■ WHAT NEEDS TO BE DONE: Return the lines from the line containing "foot = drafted_block(foot_inset, 0, nest_depth)" through the line containing "SENSOR_MM = 36" exactly. No other line should appear in the answer.

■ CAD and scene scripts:
★ ★ ★

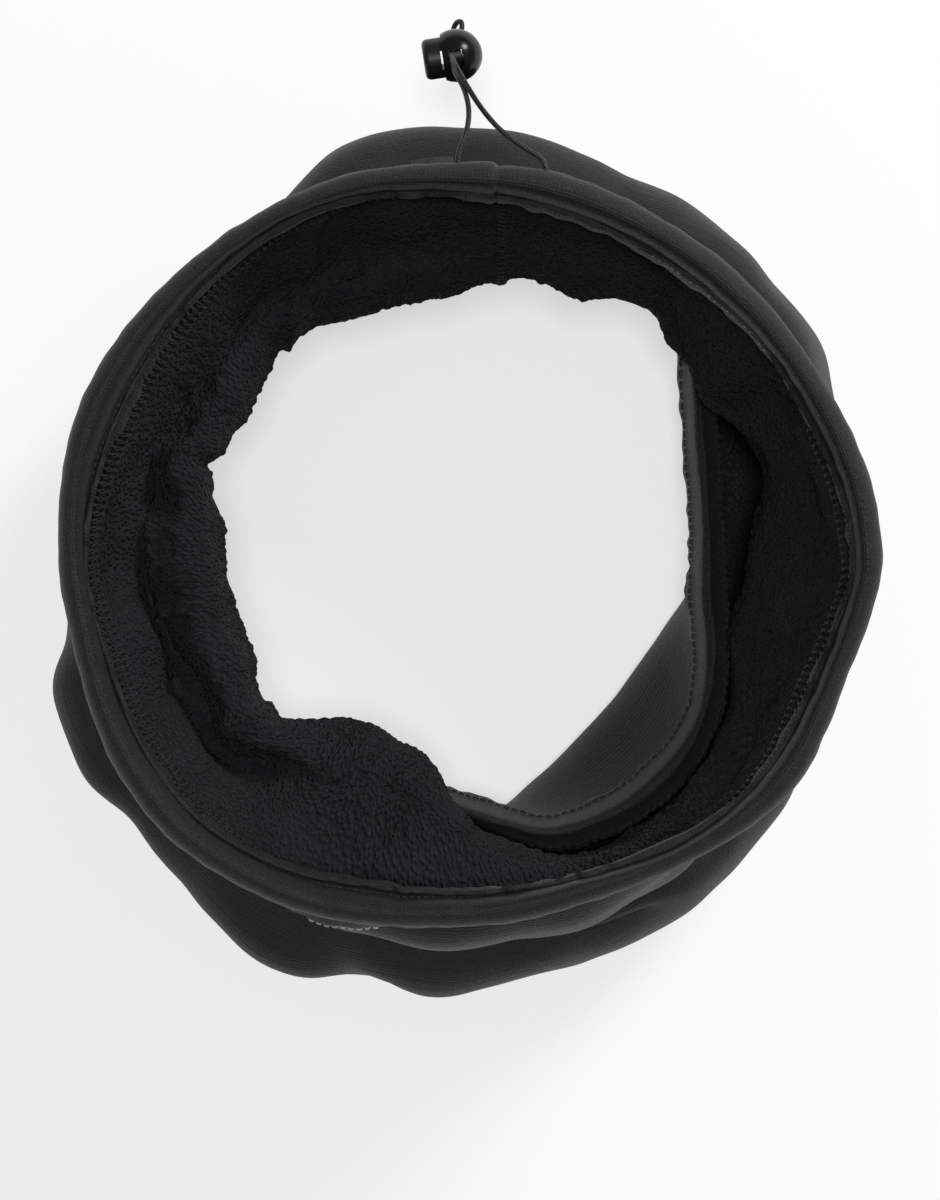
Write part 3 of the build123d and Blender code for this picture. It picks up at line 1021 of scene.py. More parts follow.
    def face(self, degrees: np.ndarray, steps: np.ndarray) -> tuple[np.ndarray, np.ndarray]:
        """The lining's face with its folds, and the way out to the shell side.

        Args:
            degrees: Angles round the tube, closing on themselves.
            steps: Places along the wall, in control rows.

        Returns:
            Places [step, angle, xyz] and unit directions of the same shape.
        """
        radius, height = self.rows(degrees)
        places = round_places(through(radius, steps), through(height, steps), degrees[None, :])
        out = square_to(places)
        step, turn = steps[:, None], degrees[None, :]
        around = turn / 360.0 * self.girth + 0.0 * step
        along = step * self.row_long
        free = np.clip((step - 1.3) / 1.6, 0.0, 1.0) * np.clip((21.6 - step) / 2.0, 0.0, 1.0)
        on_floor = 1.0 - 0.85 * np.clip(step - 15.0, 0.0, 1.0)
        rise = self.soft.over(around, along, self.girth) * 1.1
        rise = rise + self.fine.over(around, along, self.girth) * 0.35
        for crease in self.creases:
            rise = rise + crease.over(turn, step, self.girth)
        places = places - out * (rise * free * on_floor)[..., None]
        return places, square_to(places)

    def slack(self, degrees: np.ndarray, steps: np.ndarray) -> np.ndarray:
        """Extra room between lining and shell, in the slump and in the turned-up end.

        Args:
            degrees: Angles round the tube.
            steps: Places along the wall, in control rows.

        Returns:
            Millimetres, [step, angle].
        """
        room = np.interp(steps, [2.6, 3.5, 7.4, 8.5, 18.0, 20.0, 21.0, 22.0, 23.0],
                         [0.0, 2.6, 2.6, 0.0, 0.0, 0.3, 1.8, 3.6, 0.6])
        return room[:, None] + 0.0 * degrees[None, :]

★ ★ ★

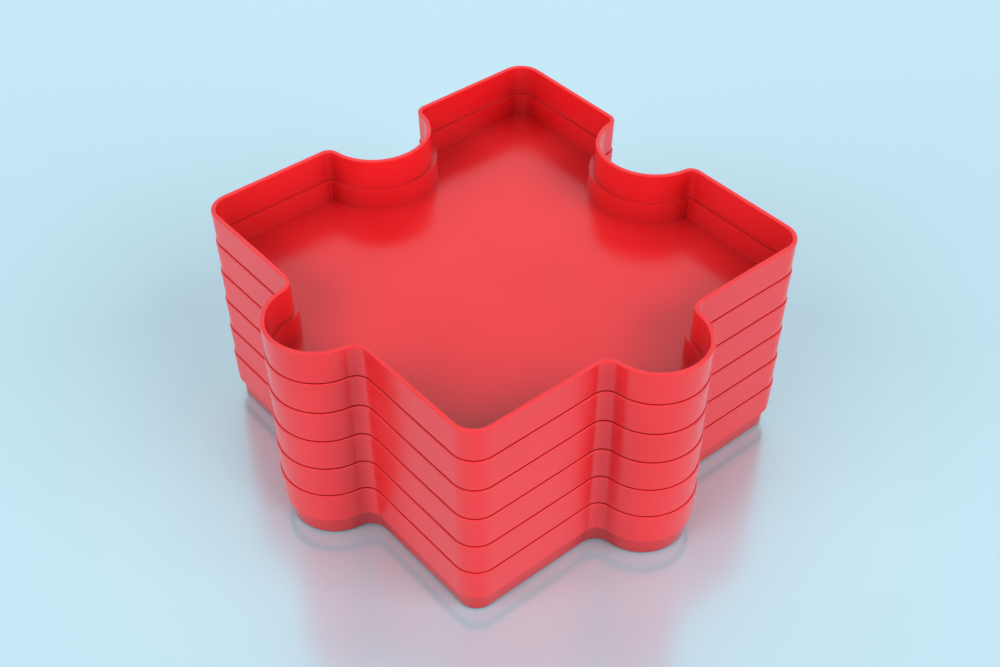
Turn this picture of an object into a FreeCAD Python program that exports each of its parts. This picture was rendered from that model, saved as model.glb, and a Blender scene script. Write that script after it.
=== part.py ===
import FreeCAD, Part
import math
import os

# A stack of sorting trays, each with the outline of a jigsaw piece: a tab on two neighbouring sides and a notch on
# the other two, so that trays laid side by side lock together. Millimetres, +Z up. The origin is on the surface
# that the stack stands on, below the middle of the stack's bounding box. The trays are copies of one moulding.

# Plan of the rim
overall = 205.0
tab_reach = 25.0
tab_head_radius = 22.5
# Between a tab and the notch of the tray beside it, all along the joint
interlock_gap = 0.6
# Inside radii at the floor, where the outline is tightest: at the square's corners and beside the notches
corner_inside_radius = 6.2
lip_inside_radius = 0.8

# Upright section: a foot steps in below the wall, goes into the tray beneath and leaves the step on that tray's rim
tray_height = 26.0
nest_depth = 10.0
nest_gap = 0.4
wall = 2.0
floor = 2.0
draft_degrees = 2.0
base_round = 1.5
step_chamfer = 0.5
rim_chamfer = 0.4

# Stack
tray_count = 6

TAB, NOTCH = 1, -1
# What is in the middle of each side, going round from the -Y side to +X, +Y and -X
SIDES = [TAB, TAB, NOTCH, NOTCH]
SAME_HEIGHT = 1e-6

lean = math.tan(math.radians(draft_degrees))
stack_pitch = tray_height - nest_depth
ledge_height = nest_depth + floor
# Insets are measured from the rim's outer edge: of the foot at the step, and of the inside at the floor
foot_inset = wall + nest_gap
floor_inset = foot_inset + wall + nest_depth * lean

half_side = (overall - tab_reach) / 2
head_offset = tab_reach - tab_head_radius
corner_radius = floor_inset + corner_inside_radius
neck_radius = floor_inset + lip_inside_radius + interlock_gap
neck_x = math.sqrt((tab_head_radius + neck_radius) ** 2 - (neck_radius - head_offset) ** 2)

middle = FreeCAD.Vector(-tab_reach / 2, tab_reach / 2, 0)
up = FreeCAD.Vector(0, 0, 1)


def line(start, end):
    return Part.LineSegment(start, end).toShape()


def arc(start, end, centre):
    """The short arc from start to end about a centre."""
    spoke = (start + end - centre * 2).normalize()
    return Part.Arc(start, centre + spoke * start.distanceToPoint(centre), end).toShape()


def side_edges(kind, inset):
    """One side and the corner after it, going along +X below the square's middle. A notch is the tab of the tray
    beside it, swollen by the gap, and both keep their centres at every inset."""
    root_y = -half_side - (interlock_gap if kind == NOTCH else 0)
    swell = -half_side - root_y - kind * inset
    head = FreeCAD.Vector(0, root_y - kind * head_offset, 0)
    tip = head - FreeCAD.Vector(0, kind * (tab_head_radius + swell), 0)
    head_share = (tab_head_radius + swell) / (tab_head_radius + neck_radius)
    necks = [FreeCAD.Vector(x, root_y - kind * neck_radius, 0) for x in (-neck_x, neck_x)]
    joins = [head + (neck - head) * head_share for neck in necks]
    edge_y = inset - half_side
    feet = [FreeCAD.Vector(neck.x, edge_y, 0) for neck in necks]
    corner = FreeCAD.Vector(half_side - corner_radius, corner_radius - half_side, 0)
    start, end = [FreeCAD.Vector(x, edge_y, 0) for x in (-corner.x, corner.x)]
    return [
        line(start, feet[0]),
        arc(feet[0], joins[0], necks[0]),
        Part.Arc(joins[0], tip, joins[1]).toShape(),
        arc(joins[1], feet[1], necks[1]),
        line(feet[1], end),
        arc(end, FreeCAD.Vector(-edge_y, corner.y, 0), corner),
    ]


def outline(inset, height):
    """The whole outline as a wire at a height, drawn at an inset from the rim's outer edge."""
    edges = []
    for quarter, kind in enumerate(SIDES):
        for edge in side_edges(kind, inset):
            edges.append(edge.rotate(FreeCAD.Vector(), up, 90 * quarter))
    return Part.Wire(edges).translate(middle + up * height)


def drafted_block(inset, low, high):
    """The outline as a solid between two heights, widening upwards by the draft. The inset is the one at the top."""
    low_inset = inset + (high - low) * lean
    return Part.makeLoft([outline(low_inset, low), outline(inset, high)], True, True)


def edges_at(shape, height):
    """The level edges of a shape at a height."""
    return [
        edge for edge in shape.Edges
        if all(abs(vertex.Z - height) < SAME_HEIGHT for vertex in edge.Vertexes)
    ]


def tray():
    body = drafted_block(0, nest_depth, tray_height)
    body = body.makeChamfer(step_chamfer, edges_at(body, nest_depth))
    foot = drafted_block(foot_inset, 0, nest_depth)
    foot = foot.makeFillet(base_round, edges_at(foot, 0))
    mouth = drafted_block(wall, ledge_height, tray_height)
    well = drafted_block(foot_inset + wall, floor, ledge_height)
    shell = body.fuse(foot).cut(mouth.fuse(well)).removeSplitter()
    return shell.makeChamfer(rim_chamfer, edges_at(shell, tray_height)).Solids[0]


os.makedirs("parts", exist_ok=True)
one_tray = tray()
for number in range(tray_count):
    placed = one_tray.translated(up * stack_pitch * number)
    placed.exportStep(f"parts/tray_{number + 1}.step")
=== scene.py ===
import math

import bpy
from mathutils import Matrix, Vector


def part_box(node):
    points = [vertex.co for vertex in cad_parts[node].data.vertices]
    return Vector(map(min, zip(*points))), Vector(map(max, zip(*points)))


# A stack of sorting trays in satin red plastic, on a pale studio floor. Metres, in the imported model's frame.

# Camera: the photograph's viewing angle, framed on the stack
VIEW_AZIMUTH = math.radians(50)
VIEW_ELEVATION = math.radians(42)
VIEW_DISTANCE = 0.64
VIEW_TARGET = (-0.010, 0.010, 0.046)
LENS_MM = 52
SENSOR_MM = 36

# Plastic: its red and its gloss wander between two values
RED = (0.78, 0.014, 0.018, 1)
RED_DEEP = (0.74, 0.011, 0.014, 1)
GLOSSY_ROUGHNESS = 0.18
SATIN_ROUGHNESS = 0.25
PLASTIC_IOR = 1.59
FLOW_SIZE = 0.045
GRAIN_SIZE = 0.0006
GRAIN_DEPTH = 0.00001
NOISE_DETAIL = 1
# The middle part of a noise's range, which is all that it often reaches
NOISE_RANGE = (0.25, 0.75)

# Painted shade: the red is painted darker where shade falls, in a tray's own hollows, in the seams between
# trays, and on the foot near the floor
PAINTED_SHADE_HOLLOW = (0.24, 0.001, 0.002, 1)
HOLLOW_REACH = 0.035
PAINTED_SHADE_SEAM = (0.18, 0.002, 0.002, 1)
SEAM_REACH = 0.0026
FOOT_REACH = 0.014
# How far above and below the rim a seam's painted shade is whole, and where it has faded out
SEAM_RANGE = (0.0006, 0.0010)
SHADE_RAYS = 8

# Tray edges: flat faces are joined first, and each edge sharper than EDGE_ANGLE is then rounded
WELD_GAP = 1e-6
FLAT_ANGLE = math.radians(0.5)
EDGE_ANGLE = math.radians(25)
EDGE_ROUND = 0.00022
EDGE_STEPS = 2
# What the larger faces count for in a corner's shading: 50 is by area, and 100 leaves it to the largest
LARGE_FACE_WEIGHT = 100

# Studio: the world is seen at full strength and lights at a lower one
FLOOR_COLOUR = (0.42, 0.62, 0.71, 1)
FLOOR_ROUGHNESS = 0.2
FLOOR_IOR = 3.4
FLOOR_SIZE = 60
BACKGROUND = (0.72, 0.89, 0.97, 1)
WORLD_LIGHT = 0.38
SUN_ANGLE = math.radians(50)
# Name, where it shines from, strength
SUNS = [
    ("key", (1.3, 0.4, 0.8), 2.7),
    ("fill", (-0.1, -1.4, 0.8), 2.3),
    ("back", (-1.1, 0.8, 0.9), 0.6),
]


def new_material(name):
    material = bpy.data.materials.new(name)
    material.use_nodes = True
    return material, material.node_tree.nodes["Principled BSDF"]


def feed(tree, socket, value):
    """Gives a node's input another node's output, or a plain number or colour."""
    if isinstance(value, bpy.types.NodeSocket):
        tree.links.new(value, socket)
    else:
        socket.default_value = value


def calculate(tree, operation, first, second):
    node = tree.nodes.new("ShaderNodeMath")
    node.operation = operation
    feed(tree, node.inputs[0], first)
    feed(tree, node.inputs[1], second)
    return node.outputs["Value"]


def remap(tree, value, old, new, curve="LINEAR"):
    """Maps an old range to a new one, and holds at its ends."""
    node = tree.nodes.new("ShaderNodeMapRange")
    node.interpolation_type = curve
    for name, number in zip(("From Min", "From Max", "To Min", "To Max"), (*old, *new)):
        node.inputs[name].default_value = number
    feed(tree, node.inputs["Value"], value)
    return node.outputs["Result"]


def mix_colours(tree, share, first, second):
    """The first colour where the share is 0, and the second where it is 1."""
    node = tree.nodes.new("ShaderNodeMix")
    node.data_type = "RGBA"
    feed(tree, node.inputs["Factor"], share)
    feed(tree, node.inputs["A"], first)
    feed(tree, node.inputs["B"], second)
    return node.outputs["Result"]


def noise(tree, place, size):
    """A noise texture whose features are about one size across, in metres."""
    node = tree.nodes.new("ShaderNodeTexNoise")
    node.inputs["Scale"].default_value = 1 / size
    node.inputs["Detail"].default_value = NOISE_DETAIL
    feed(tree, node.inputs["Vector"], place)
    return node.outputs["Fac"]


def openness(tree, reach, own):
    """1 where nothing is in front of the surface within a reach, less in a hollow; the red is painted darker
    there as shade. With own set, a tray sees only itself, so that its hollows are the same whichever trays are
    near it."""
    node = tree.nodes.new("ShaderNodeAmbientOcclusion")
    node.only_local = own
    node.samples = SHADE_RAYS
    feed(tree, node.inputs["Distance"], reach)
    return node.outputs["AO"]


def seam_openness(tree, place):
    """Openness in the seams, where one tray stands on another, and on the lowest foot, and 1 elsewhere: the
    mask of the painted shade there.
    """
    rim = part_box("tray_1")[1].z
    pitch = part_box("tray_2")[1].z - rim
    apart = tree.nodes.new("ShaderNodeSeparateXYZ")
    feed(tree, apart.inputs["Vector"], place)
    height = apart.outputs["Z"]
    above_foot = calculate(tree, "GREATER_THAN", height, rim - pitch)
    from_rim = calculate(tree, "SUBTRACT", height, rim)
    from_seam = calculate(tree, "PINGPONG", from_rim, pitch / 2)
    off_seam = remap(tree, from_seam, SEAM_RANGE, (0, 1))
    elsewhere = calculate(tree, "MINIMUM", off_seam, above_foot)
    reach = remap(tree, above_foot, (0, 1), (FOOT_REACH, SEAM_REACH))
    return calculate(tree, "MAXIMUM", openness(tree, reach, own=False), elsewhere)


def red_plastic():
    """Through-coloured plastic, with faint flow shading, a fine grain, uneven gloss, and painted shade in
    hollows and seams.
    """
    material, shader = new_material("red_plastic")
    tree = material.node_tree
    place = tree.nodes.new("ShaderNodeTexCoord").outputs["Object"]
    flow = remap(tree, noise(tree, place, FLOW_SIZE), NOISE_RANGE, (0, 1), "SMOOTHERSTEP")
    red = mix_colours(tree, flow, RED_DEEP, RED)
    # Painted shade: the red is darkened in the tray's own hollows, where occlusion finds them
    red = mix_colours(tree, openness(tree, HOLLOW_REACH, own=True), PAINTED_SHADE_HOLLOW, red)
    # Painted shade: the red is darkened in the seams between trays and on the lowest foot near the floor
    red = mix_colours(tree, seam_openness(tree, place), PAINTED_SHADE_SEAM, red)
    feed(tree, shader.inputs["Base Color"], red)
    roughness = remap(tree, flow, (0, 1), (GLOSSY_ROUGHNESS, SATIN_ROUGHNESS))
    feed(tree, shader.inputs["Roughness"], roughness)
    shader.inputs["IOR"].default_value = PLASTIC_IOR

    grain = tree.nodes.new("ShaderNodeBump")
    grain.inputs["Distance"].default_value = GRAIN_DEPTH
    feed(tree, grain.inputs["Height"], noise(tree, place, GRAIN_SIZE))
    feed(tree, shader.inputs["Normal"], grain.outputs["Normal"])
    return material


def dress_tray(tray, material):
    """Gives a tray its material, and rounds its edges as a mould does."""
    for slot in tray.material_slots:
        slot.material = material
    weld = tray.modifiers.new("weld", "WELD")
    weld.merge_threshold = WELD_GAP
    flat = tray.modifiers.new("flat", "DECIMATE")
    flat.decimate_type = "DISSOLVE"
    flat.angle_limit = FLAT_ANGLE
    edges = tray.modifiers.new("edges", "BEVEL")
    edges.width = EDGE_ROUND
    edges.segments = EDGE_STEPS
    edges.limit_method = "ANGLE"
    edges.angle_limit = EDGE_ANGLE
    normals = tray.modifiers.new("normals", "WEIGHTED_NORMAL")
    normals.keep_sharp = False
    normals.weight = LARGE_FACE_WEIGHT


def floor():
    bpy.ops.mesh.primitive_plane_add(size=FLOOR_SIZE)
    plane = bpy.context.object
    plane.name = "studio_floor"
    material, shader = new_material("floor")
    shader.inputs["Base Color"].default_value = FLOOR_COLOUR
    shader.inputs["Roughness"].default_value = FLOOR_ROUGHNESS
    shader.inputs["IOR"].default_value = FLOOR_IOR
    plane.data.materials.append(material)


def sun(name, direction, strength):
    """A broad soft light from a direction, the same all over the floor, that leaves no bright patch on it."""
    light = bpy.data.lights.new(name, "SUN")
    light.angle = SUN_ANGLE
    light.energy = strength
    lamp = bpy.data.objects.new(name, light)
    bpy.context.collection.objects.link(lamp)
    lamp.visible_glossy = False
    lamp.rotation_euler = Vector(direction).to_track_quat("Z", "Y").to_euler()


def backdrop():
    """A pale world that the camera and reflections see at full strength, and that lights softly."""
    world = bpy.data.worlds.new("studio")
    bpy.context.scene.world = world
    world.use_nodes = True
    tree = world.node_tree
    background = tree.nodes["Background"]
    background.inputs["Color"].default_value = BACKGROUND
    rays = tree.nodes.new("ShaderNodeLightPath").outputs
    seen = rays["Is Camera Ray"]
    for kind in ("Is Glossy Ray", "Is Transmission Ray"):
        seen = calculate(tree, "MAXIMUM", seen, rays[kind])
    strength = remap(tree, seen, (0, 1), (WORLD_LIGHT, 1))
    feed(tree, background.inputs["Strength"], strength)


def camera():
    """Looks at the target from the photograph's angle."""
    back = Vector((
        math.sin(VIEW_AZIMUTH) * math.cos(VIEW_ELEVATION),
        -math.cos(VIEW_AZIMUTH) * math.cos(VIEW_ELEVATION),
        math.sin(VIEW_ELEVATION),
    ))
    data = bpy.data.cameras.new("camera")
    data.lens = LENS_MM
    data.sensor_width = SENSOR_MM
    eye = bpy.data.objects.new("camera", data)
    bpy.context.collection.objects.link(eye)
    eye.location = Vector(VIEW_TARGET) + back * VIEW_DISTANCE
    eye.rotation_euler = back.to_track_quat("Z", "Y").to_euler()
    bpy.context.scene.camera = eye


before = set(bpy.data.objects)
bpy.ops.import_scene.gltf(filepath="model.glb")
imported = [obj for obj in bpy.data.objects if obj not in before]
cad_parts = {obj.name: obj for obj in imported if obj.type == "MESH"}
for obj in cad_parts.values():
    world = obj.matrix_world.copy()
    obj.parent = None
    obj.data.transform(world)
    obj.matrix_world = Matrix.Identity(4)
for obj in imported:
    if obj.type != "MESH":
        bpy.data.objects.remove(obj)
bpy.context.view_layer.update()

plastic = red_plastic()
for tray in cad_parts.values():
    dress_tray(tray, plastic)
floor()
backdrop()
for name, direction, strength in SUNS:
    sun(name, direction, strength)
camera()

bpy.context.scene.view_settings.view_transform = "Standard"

★ ★ ★

■ COMPLETE ANSWER:
    foot = drafted_block(foot_inset, 0, nest_depth)
    foot = foot.makeFillet(base_round, edges_at(foot, 0))
    mouth = drafted_block(wall, ledge_height, tray_height)
    well = drafted_block(foot_inset + wall, floor, ledge_height)
    shell = body.fuse(foot).cut(mouth.fuse(well)).removeSplitter()
    return shell.makeChamfer(rim_chamfer, edges_at(shell, tray_height)).Solids[0]


os.makedirs("parts", exist_ok=True)
one_tray = tray()
for number in range(tray_count):
    placed = one_tray.translated(up * stack_pitch * number)
    placed.exportStep(f"parts/tray_{number + 1}.step")
=== scene.py ===
import math

import bpy
from mathutils import Matrix, Vector


def part_box(node):
    points = [vertex.co for vertex in cad_parts[node].data.vertices]
    return Vector(map(min, zip(*points))), Vector(map(max, zip(*points)))


# A stack of sorting trays in satin red plastic, on a pale studio floor. Metres, in the imported model's frame.

# Camera: the photograph's viewing angle, framed on the stack
VIEW_AZIMUTH = math.radians(50)
VIEW_ELEVATION = math.radians(42)
VIEW_DISTANCE = 0.64
VIEW_TARGET = (-0.010, 0.010, 0.046)
LENS_MM = 52
SENSOR_MM = 36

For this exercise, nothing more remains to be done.